If the problem is due to a lack of will, your next question is: Are there consequences in place for this behavior? If there aren’t consequences in place, create and/or enforce consequences right away. This will most likely fix the problem.

If there are consequences in place, explore why the student is still exhibiting the behavior. Most likely, the behavior and resulting consequences are either benefitting the student somehow, or they are indifferent to the consequences. Your job is to find out which, then change the consequence.

This happens more often than you might think. When you were a child, maybe you were sent to your room as a punishment, but within those walls there were toys, a TV, computer, phone, etc. Perhaps the consequence is that you take a privilege away, but the privilege isn’t one they particularly care about (e.g., you keep a student with you at lunch to finish their work, which they appreciate because they have been getting teased during lunch). Bottom line — if the child prefers or is indifferent to the consequence, it’s going to make them more likely to break the rule. If this is the case, change the consequence.

Lack of Skill and Will

Occasionally, you will find that the student lacks both skill and will, and what a difficult combination this is. You most likely have at least one student who fits this description — they don't have the will to try because the task is overwhelmingly difficult. If and when this happens, which do you address first? The skill, always. Turn the “can’t” into a “can.”

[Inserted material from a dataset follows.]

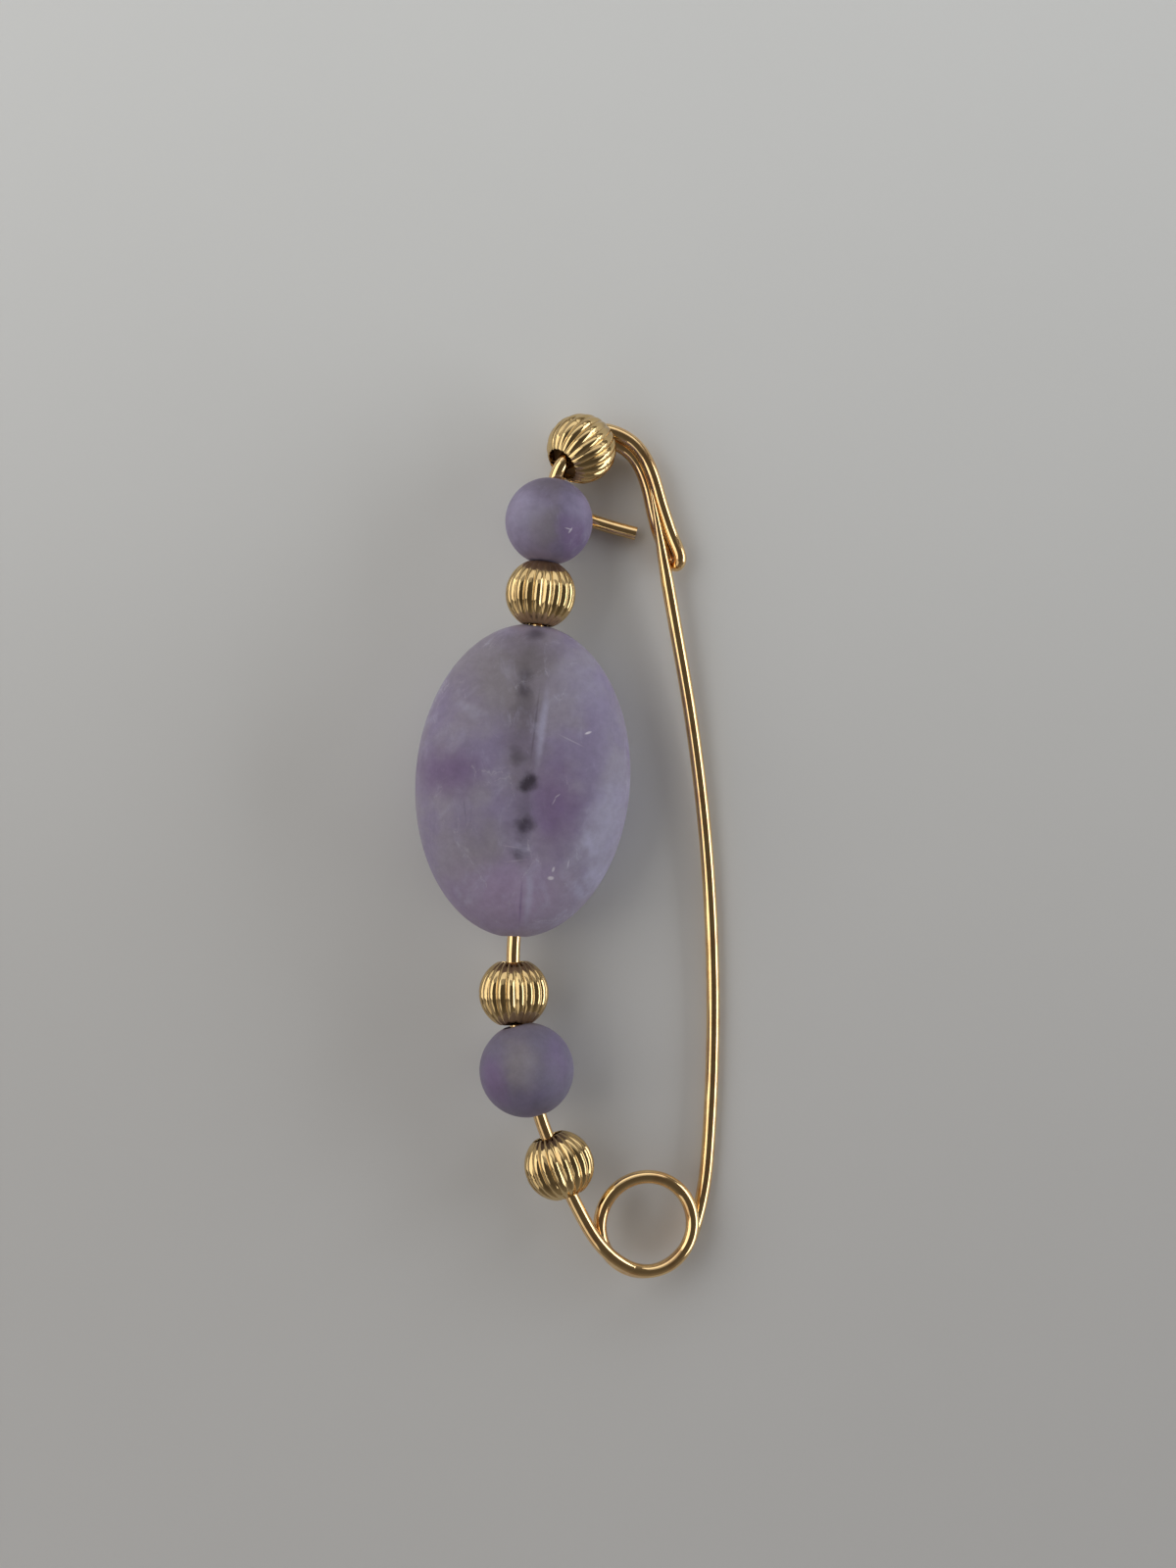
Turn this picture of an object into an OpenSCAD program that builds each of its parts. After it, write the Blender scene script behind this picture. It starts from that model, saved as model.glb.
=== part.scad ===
// Safety pin brooch, lying on a table as it comes to rest, in millimetres.
// One gold wire makes the tail, the hook, the front bar, the coil and the needle.
// Seven beads are threaded on the front bar: four ribbed gold ones, two round stones
// and one large flat oval stone.

/* [Wire] */
// Diameter of the wire
wire_d = 0.8; // [0.7:0.02:0.88]

/* [Coil] */
// Mean diameter of the coil where the front bar joins it
coil_d = 5.45; // [5.1:0.05:6.5]
// Air between the two turns where they pass each other
coil_gap = 0.12; // [0.08:0.02:0.3]
// How much further out the wire runs where the needle leaves the coil
coil_spread = 0.35; // [0.1:0.05:0.5]

/* [Needle] */
// Length of the straight end of the needle, with its point
straight_l = 11; // [9.5:0.1:13]
// Length of the tapered point
point_l = 5.6; // [4.6:0.1:6.5]
// Lean of the needle away from the bar where it leaves the coil, in degrees
root_lean = 4.5; // [3.5:0.5:7]
// Lean of the needle towards the bar at its point, in degrees
point_lean = 10.6; // [9.5:0.1:12]
// Height of the point above the plane of the coil's lower turn
point_rise = 0.26; // [0.16:0.02:0.4]

/* [Front bar] */
// Bare wire between the coil and the lowest bead
lead_l = 4.1; // [3.6:0.05:5]
// Bare wire above the lowest bead
lower_gap = 1.4; // [1:0.05:2.5]
// Bare wire below the oval stone
middle_gap = 1.4; // [1:0.05:3]
// Bare wire between the upper round stone and the bend at the top bead
neck_l = 1.39; // [1.3:0.02:1.6]

/* [Ribbed beads] */
// Diameter over the ribs
ribbed_d = 4.1; // [3.9:0.05:4.4]
// Diameter of the hole in each end
ribbed_hole_d = 1.84; // [1.76:0.02:2.1]
// Diameter of the holes of the top bead, which are opened up for two strands of wire
top_hole_d = 2.06; // [2:0.02:2.2]
// Thickness of the sheet metal
ribbed_wall = 0.3; // [0.2:0.02:0.4]
// Number of ribs
rib_count = 20; // [14:1:24]
// Depth of the grooves between the ribs
rib_depth = 0.16; // [0.08:0.01:0.22]

/* [Stone beads] */
// Diameter of the upper round stone
upper_round_d = 5.1; // [4.6:0.05:5.4]
// Diameter of the lower round stone
lower_round_d = 5.5; // [4.8:0.05:6]
// Width of the oval stone
oval_w = 12.5; // [10:0.1:14]
// Length of the oval stone, along its drilled hole
oval_l = 18.3; // [15:0.1:22]
// Thickness of the oval stone
oval_t = 6.5; // [6.2:0.1:7.5]
// Diameter of the hole drilled through the stones
drill_d = 1.2; // [1.12:0.01:1.4]
// How far the hole runs off the middle of the oval stone, towards the needle
drill_offset = 0.17; // [0:0.01:0.4]

/* [Hook] */
// Length of the hook beside the needle, from its point to the fold
hook_l = 4.25; // [3.9:0.05:5]
// How far the needle's point stays below the middle of the top bead
point_drop = 2.3; // [2.1:0.05:2.8]

/* [Tail] */
// Length of the cut wire end that shows beside the upper round stone
stub_l = 2.5; // [2:0.1:3.2]

/* [Hidden] */

// Derived sizes
wire_r = wire_d / 2;
coil_r = coil_d / 2;
bead_gap = 0.05;
fit_gap = 0.03;
gold = [0.83, 0.66, 0.36];
stone = [0.66, 0.60, 0.74];
wire_sides = 12;
curve_steps = 3;

// Length of a sphere along a hole of the given diameter through it
function drilled_l(ball_d, hole_d) = sqrt(ball_d * ball_d - hole_d * hole_d);
rim_w = 0.04;
ribbed_l = drilled_l(ribbed_d, ribbed_hole_d + 2 * rim_w);
top_bead_l = drilled_l(ribbed_d, top_hole_d + 2 * rim_w);
upper_round_l = drilled_l(upper_round_d, drill_d);
lower_round_l = drilled_l(lower_round_d, drill_d);
// How deep the end of the upper round stone sits in the mouth of the bead below it
nest_l = (upper_round_l - drilled_l(upper_round_d, ribbed_hole_d + 2 * rim_w)) / 2;

// The pin is drawn in its own plane: u across towards the needle, v along towards
// the hook, w up towards the viewer. Headings turn from v towards u, climbs towards w.
across = [1, 0, 0];
along = [0, 1, 0];
up = [0, 0, 1];
function direction(heading, climb = 0) =
    [sin(heading) * cos(climb), cos(heading) * cos(climb), sin(climb)];
function unit(a) = a / norm(a);
function sum_to(list, last) = last < 0 ? [0, 0, 0] : list[last] + sum_to(list, last - 1);

// Quadratic spline that touches the middle of each leg of a chain of corners
function smooth(corners) = [
    corners[0],
    for (i = [1 : len(corners) - 2], k = [1 : curve_steps])
        let (
            t = k / curve_steps,
            a = i == 1 ? corners[0] : (corners[i - 1] + corners[i]) / 2,
            c = i == len(corners) - 2 ? corners[i + 1] : (corners[i] + corners[i + 1]) / 2
        )
        (1 - t) * (1 - t) * a + 2 * t * (1 - t) * corners[i] + t * t * c
];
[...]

Regardless of which route you follow, the most important thing is that you are constantly evaluating your actions, student actions, and the outcomes for effectiveness. You might find that what you originally thought was a question of will is actually a matter of skill. In other words, if what you are doing isn’t working — think about why, refer back to the Flow Chart, start over, and set a new plan. Great teachers don't always make the correct decision. But great teachers do consistently seek to improve. Decide to be great!